Part of a data file
+ + +

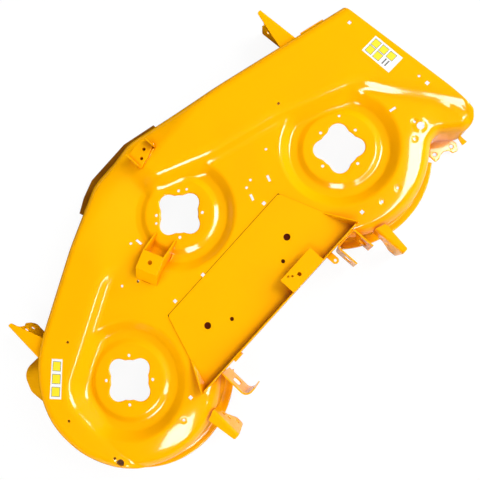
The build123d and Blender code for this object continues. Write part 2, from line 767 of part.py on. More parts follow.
def build_parts():
    """Every piece of the deck by name."""
    outer = pressed_body(0.0)
    inner = pressed_body(SHEET)
    parts = {
        "deck_shell": deck_shell(outer),
        "rear_plate": rear_plate(),
        "shelf_bracket": shelf_bracket(),
        "rear_tab": rear_tab(),
        "rear_lug": rear_lug(),
        "hanger_right": hanger_right(outer),
        "hanger_left": hanger_left(outer),
        "rear_wheel_arm_right": rear_wheel_arm(outer, 1),
        "rear_wheel_arm_left": rear_wheel_arm(outer, -1),
        "front_wheel_arm_right": front_wheel_arm(outer, 1, FRONT_ARM_RIGHT),
        "front_wheel_arm_left": front_wheel_arm(outer, -1, FRONT_ARM_LEFT),
        "idler_bracket": idler_bracket(outer),
        "nose_hanger": nose_hanger(outer),
        "nose_lip": nose_lip(outer),
        "right_lip": right_lip(),
    }
    for name, spindle, first, last in BAFFLES:
        parts[name] = front_baffle(inner, spindle, first, last)
    return parts


os.makedirs("parts", exist_ok=True)
for node, piece in build_parts().items():
    export_step(piece, "parts/" + node + ".step")
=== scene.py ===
"""Looks for the three-spindle lawn mower deck: the pressed shell as one smooth sheet, its welded brackets,
weld beads, stickers and yellow powder coat, in a white studio.

Shapes are worked out in millimetres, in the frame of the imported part, and made in metres.
"""

from math import atan2, cos, hypot, pi, radians, sin, tan

import bmesh
import bpy
import numpy as np
from mathutils import Matrix, Vector
from mathutils.geometry import delaunay_2d_cdt


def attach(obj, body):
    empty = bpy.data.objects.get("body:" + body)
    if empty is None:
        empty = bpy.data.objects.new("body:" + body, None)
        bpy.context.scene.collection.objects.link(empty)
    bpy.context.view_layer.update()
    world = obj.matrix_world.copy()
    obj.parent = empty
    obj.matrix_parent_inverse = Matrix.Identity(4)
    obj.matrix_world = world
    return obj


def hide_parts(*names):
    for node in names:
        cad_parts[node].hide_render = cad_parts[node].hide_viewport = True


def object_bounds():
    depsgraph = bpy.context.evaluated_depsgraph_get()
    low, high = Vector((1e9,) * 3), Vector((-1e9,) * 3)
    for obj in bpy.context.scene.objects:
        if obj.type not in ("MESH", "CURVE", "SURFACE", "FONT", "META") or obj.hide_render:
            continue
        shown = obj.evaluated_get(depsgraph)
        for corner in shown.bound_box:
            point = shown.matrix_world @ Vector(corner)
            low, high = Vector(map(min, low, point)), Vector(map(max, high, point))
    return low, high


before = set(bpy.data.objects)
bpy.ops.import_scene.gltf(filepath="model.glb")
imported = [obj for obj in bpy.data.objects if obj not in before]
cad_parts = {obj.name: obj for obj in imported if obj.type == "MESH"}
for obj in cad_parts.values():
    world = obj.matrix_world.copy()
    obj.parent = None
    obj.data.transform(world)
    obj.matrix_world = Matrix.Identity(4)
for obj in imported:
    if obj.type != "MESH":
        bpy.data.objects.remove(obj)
cad_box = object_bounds()

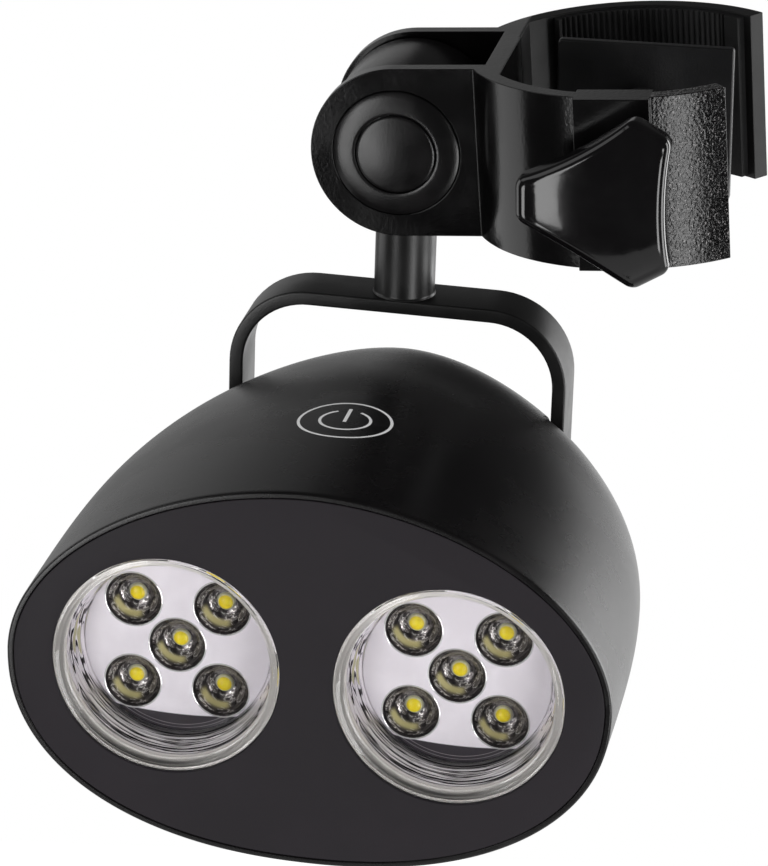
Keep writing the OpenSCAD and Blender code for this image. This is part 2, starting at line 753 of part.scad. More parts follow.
module hinge_screws() {
  color(steel) head() for (side = [-1, 1]) along_x(side) {
    translate([0, 0, cheek_x - insert_len + 0.5]) cylinder(r = hinge_r, h = insert_len + leg_in - cheek_x + yoke_t);
    translate([0, 0, leg_in + yoke_t + fit]) cylinder(r = hinge_head_r, h = hinge_head_t);
  }
}

module hinge_washers() {
  color("dimgray") head() for (side = [-1, 1]) along_x(side)
    translate([0, 0, cheek_x + fit]) tube(insert_boss_r, hinge_r + fit, hinge_washer_t);
}

module hinge_inserts() {
  color("goldenrod") head() for (side = [-1, 1]) along_x(side)
    translate([0, 0, cheek_x - insert_len + fit]) tube(insert_r, hinge_r + fit / 2, insert_len - fit);
}

// Control board and touch sensor ------------------------------------------

module touch_pad() {
  color("peru") head() translate([0, touch_back - face_reach, touch_z - 0.35]) cylinder(r = touch_r, h = 0.3);
}

module control_board() {
  color("darkgreen") head() difference() {
    from_face(tube_front - board_t - fit) union() {
      cylinder(r = control_r, h = board_t);
      translate([-control_tab, -3, 0]) cube([2 * control_tab, 6, board_t]);
      for (side = [-1, 1]) translate([side * control_tab, 0, 0]) cylinder(r = 3, h = board_t);
    }
    for (side = [-1, 1]) translate([side * control_tab, 0, 0])
      from_face(tube_front - 4) cylinder(r = control_screw_r + 0.1, h = 6);
  }
}

module control_parts() {
  front = tube_front - board_t - fit - face_reach;
  color("dimgray") head() {
    translate([-4, front - 1.6, -3]) cube([8, 1.6, 5]);
    translate([5.5, front - 1.2, 3.5]) cube([3, 1.2, 3]);
    translate([-7.5, front, -6.5]) rotate([90, 0, 0]) cylinder(r = 2.5, h = 5);
    translate([4, front - 1, -9]) cube([4, 1, 2.5]);
  }
}

module control_screws() {
  front = tube_front - board_t - fit;
  color(steel) head() for (side = [-1, 1]) translate([side * control_tab, 0, 0]) {
    from_face(front - 1) cylinder(r = control_screw_r, h = 9);
    from_face(front - 1.3) cylinder(r = 1.9, h = 1.3);
  }
}

module led_leads() {
  board = board_front + board_t + fit;
  control = tube_front - board_t - 2 * fit;
  color("firebrick") head() for (side = [-1, 1], z = [-1, 1])
    translate([side * lead_x, 0, z * 4]) from_face(board) cylinder(r = lead_r, h = control - board, $fn = 32);
}

// Down from the pad, round a bend and back into the control board
module touch_lead() {
  bend = 2.5;
  pad = touch_z - 0.35 - fit;
  y = touch_back - face_reach;
  control = tube_front - board_t - 2 * fit - face_reach;
  color("firebrick") head() translate([3, 0, 0]) {
    translate([0, y, lead_z + bend]) cylinder(r = lead_r, h = pad - lead_z - bend, $fn = 32);
    translate([0, y + bend, lead_z + bend]) rotate([0, 90, 0]) rotate([0, 0, -90]) rotate_extrude(angle = 90)
      translate([bend, 0]) circle(r = lead_r, $fn = 32);
    translate([0, y + bend, lead_z]) along_y() cylinder(r = lead_r, h = control - y - bend, $fn = 32);
  }
}

// Battery -----------------------------------------------------------------

module cell_places() {
  for (k = [0 : 2]) rotate([0, 90 + 120 * k, 0]) translate([cell_ring, 0, 0]) children();
}

module battery_carrier() {
  color("dimgray") head() difference() {
    from_face(carrier_front) cylinder(r = carrier_r, h = carrier_len);
    cell_places() from_face(carrier_front + carrier_end) cylinder(r = cell_r + 0.2, h = pocket_len);
  }
}

module battery_cells() {
  start = carrier_front + carrier_end + contact_t + 1.2;
  color("silver") head() cell_places() {
    from_face(start) cylinder(r = cell_r, h = cell_len - 0.8);
    from_face(start + cell_len - 0.8 - eps) cylinder(r = 1.8, h = 0.8);
  }
}

module battery_springs() {
  start = carrier_front + carrier_end + contact_t;
  color(steel) head() {
    cell_places() from_face(start) difference() {
      cylinder(r1 = 3.4, r2 = 2.2, h = 1.2);
      translate([0, 0, -eps]) cylinder(r1 = 2.8, r2 = 1.6, h = 1.2 + 2 * eps);
    }
    from_face(tube_front) difference() {
      cylinder(r1 = 4.4, r2 = 3, h = carrier_front - tube_front - fit);
      translate([0, 0, -eps]) cylinder(r1 = 3.6, r2 = 2.2, h = carrier_front - tube_front + eps);
    }
  }
}

module battery_contacts() {
  color(steel) head() cell_places() {
    from_face(carrier_front + carrier_end) cylinder(r = 4.2, h = contact_t);
    from_face(carrier_front + carrier_end + pocket_len - contact_t) cylinder(r = 4.2, h = contact_t);
  }
}

module battery_cap() {
  slot_w = 2;
  color(black) head() from_face(0) difference() {
    union() {
      translate([0, 0, head_len + fit]) cylinder(r = bat_cap_r, h = bat_cap_t - 0.6);
      translate([0, 0, head_len + fit + bat_cap_t - 0.6]) cylinder(r1 = bat_cap_r, r2 = bat_cap_r - 0.6, h = 0.6);
      translate([0, 0, head_len + fit - plug_len]) cylinder(r = tube_in - fit, h = plug_len + eps);
    }
    translate([-bat_cap_r * 0.6, -slot_w / 2, head_len + fit + bat_cap_t - 1.1])
      cube([bat_cap_r * 1.2, slot_w, 2]);
    translate([0, 0, head_len - plug_len / 2]) rotate_extrude() translate([tube_in - seal_r, 0]) circle(r = seal_r + fit, $fn = 32);
  }
}

module cap_seal() {
  color("dimgray") head() from_face(head_len - plug_len / 2) rotate_extrude()
    translate([tube_in - seal_r - fit, 0]) circle(r = seal_r - fit / 2, $fn = 32);
}

clamp_body();
jaw_pad();
screw_nut();
pivot_sleeve();
pivot_screw();
pivot_disc_front();
pivot_disc_rear();
pivot_cap_front();
pivot_cap_rear();
friction_discs();
pressure_plate();
plate_clip();
clamp_screw();
thumb_knob();
knuckle();
swivel_washer();
swivel_bush();
swivel_post();
yoke();
post_screw();
head_housing();
front_bezel();
bezel_gasket();
lens_left();
lens_right();
reflector_left();
reflector_right();
optic_left();
optic_right();
led_board_left();
led_board_right();
leds_left();
leds_right();
board_screws();
hinge_screws();
hinge_washers();
hinge_inserts();
touch_pad();
touch_lead();
control_board();
control_parts();
control_screws();
led_leads();
battery_carrier();
battery_cells();
battery_springs();
battery_contacts();
battery_cap();
cap_seal();
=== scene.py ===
import json
import math

import bmesh
import bpy
import numpy as np
from mathutils import Matrix, Vector


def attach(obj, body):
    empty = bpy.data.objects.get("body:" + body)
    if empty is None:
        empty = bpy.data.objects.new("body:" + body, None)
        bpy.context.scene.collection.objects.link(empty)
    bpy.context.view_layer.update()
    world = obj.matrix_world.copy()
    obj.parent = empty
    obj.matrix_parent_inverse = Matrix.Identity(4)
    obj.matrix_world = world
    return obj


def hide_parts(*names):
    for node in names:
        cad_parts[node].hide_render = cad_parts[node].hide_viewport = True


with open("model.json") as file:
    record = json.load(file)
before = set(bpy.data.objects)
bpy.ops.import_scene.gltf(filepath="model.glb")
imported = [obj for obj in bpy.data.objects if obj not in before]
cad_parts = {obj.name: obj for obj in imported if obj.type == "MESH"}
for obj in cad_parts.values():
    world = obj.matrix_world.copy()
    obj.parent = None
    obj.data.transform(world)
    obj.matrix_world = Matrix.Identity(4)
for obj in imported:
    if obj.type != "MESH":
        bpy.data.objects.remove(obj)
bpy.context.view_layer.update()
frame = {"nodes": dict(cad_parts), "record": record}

nodes = frame["nodes"]
print("frame loaded:", len(nodes), "nodes")

# the same leaning frames as in the part's source, in millimetres and degrees
place = dict(pivotX=-45.5, lean=5.2, postLength=33.8, hingeDrop=44.7, faceForward=90)
millimetre = 0.001  # in metres
lean = math.radians(place["lean"])
hingeBelow = place["postLength"] + place["hingeDrop"]
faceY = -place["faceForward"]
quarter = math.pi / 2


def joined(*parts):
    # coordinates, each an array or a number, side by side as points
    return np.stack(np.broadcast_arrays(*parts), -1)


def rotated(x, y, angle):
    # turns a pair of coordinates anticlockwise
    c, s = np.cos(angle), np.sin(angle)
    return x * c - y * s, x * s + y * c


def roundAngles(count):
    return np.linspace(0, math.tau, count, endpoint=False)


def rowToRow(p):
    # millimetres to metres
    return np.asarray(p, float) * millimetre


def pivotToRow(p):
    # moves to the pivot, without the lean
    return rowToRow(np.asarray(p, float) + [place["pivotX"], 0, 0])


def hangToRow(p):
    # turns by the knuckle's lean about Y, then moves to the pivot
    x, y, z = np.moveaxis(np.asarray(p, float), -1, 0)
    x, z = rotated(x, z, -lean)
    return pivotToRow(joined(x, y, z))


def headToRow(p):
    # the head hangs below the pivot by the post and the yoke's legs
    return hangToRow(np.asarray(p, float) - [0, 0, hingeBelow])


# mesh making: a patch is a set of points and the faces between them
def sheetOf(points, closeRows=False, closeCols=False):
    # a grid of points: one quad between neighbouring rows and columns, wrapped round where asked
    rows, cols = points.shape[:2]
    a, b = np.meshgrid(np.arange(rows - (not closeRows)), np.arange(cols - (not closeCols)),
                       indexing="ij")
    a1, b1 = (a + 1) % rows, (b + 1) % cols
    quads = joined(a * cols + b, a1 * cols + b, a1 * cols + b1, a * cols + b1)
    return points.reshape(-1, 3), quads.reshape(-1, 4)


def fanOf(loop):
    # a flat cap that fills one closed loop of points
    return np.asarray(loop), np.arange(len(loop))[None, :]


def tubeOf(loops):
    # a skin through closed loops of points, with its first and last loop capped
    return [sheetOf(loops, False, True), fanOf(loops[0]), fanOf(loops[-1])]


def blockOf(xs, ys, zs):
    # the box between two values on each axis
    corners = np.array([(x, y, z) for x in xs for y in ys for z in zs], float)
    return [(corners, np.array([[0, 1, 3, 2], [4, 6, 7, 5], [0, 4, 5, 1], [2, 3, 7, 6],
                                [0, 2, 6, 4], [1, 5, 7, 3]]))]


def addObject(name, data):
    thing = bpy.data.objects.new(name, data)
    bpy.context.scene.collection.objects.link(thing)
    return thing


def finishShading(mesh, sharp):
    mesh.polygons.foreach_set("use_smooth", np.ones(len(mesh.polygons), bool))
    mesh.set_sharp_from_angle(angle=math.radians(sharp))
    mesh.update()


def buildMesh(name, patches, toRow=headToRow, merge=1e-6, sharp=32.0):
    # patches become one mesh in the row frame; doubles merge, normals point outwards
    verts, faces, base = [], [], 0
    for points, corners in patches:
        verts.append(np.asarray(points, float))
        faces += (corners + base).tolist()
        base += len(points)
    mesh = bpy.data.meshes.new(name)
    mesh.from_pydata(toRow(np.concatenate(verts)), [], faces)
    bm = bmesh.new()
    bm.from_mesh(mesh)
    bmesh.ops.remove_doubles(bm, verts=bm.verts, dist=merge)
    bmesh.ops.dissolve_degenerate(bm, edges=bm.edges, dist=merge)
    bmesh.ops.recalc_face_normals(bm, faces=bm.faces)
    bm.to_mesh(mesh)
    bm.free()
    finishShading(mesh, sharp)
    return addObject(name, mesh)


def applyModifiers(piece):
    # the piece keeps the mesh that its modifiers give
    bpy.context.view_layer.update()
    depsgraph = bpy.context.evaluated_depsgraph_get()
    old, shape = piece.data, bpy.data.meshes.new_from_object(piece.evaluated_get(depsgraph))
    piece.modifiers.clear()
    piece.data = shape
    bpy.data.meshes.remove(old)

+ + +

Task to carry out »
Extract the lines from the line with "hinge_screws();" through the line with "record = json.load(file)". Keep both of those lines, copy everything exactly, and add nothing.

Solution to this problem »
hinge_screws();
hinge_washers();
hinge_inserts();
touch_pad();
touch_lead();
control_board();
control_parts();
control_screws();
led_leads();
battery_carrier();
battery_cells();
battery_springs();
battery_contacts();
battery_cap();
cap_seal();
=== scene.py ===
import json
import math

import bmesh
import bpy
import numpy as np
from mathutils import Matrix, Vector


def attach(obj, body):
    empty = bpy.data.objects.get("body:" + body)
    if empty is None:
        empty = bpy.data.objects.new("body:" + body, None)
        bpy.context.scene.collection.objects.link(empty)
    bpy.context.view_layer.update()
    world = obj.matrix_world.copy()
    obj.parent = empty
    obj.matrix_parent_inverse = Matrix.Identity(4)
    obj.matrix_world = world
    return obj


def hide_parts(*names):
    for node in names:
        cad_parts[node].hide_render = cad_parts[node].hide_viewport = True


with open("model.json") as file:
    record = json.load(file)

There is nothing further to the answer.